### What this task involves:
Please set down exactly the lines of the listing below from the line containing "bpy.data.objects.remove(obj)" through the line containing "EYE = AWAY *", both lines included, leaving out all other lines.

## begin Dataset content

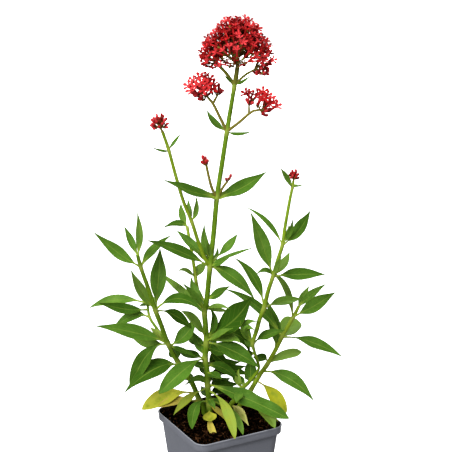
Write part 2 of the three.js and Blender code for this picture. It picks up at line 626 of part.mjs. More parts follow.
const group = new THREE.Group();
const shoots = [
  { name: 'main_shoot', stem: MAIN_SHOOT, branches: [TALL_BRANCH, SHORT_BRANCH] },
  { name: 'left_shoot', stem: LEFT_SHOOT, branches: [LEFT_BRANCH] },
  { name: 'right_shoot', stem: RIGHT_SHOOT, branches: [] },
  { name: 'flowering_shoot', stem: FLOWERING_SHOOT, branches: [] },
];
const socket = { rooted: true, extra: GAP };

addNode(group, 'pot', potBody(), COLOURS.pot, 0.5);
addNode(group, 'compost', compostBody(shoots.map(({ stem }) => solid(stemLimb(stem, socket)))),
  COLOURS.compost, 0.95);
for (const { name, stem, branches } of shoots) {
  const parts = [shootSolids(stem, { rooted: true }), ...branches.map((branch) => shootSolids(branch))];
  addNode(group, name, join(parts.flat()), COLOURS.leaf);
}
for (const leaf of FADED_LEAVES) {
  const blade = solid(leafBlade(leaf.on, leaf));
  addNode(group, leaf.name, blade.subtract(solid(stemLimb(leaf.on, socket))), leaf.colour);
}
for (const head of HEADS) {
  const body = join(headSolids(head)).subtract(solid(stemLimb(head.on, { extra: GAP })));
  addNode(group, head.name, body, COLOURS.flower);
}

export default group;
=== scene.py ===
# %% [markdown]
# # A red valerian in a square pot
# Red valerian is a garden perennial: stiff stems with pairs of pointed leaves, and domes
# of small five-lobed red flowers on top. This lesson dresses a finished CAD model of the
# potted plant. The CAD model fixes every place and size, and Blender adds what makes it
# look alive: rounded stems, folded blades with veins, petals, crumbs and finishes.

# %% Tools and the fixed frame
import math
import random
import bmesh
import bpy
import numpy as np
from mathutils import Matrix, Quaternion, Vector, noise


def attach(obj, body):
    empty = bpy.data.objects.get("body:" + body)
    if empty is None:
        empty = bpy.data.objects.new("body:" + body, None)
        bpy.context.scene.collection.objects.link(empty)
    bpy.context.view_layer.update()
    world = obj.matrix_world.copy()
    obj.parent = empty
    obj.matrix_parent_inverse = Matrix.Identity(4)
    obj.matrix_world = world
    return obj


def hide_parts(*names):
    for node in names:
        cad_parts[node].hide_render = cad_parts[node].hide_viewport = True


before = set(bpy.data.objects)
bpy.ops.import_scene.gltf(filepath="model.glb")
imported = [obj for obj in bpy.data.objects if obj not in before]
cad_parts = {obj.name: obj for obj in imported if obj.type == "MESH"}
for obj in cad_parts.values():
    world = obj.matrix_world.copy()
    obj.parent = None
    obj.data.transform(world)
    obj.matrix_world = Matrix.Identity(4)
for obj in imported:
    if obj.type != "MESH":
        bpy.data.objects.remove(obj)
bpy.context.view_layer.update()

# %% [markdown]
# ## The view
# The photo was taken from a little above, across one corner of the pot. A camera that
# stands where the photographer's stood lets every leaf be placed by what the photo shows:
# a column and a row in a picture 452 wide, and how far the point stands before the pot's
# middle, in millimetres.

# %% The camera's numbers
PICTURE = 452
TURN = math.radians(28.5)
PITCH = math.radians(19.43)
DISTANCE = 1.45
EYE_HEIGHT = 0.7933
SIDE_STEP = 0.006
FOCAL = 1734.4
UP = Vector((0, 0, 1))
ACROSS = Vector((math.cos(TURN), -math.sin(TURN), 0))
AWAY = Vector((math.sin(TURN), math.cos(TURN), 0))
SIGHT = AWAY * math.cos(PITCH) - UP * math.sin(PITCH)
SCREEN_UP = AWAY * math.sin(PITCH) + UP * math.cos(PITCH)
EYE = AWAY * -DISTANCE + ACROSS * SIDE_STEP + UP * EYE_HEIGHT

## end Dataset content
## begin Dataset content

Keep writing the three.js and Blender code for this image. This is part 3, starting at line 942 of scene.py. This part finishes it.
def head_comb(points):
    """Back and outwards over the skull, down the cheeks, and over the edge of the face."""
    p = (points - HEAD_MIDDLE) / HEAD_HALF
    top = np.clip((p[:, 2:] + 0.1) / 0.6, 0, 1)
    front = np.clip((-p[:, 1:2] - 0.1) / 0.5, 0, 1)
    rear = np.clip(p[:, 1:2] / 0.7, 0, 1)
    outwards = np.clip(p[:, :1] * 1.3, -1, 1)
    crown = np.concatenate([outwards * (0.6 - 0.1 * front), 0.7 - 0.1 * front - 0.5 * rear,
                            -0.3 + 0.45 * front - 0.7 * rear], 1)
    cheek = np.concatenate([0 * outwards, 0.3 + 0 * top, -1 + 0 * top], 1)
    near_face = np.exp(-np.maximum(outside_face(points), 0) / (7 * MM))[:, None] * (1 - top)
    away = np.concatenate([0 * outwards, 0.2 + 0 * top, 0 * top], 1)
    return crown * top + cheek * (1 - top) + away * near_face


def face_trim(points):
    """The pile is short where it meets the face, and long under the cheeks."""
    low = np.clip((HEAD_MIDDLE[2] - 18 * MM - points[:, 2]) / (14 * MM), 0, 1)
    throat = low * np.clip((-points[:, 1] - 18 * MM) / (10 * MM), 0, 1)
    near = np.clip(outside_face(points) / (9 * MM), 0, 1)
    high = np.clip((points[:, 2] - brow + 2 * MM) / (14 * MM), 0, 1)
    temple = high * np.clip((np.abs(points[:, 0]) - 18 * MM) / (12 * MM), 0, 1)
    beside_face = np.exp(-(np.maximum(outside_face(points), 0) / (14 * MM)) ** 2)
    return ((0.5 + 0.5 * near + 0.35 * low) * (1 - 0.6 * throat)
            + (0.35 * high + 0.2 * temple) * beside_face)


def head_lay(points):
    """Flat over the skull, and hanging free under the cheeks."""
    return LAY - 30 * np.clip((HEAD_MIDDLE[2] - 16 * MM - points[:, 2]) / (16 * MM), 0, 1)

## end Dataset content
## begin Dataset content

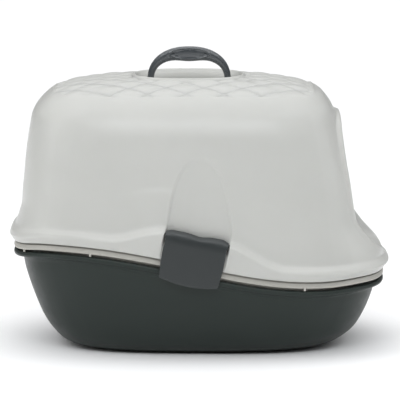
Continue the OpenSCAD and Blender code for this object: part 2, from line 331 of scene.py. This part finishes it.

## end Dataset content

### The completed task:
        bpy.data.objects.remove(obj)
bpy.context.view_layer.update()

# %% [markdown]
# ## The view
# The photo was taken from a little above, across one corner of the pot. A camera that
# stands where the photographer's stood lets every leaf be placed by what the photo shows:
# a column and a row in a picture 452 wide, and how far the point stands before the pot's
# middle, in millimetres.

# %% The camera's numbers
PICTURE = 452
TURN = math.radians(28.5)
PITCH = math.radians(19.43)
DISTANCE = 1.45
EYE_HEIGHT = 0.7933
SIDE_STEP = 0.006
FOCAL = 1734.4
UP = Vector((0, 0, 1))
ACROSS = Vector((math.cos(TURN), -math.sin(TURN), 0))
AWAY = Vector((math.sin(TURN), math.cos(TURN), 0))
SIGHT = AWAY * math.cos(PITCH) - UP * math.sin(PITCH)
SCREEN_UP = AWAY * math.sin(PITCH) + UP * math.cos(PITCH)
EYE = AWAY * -DISTANCE + ACROSS * SIDE_STEP + UP * EYE_HEIGHT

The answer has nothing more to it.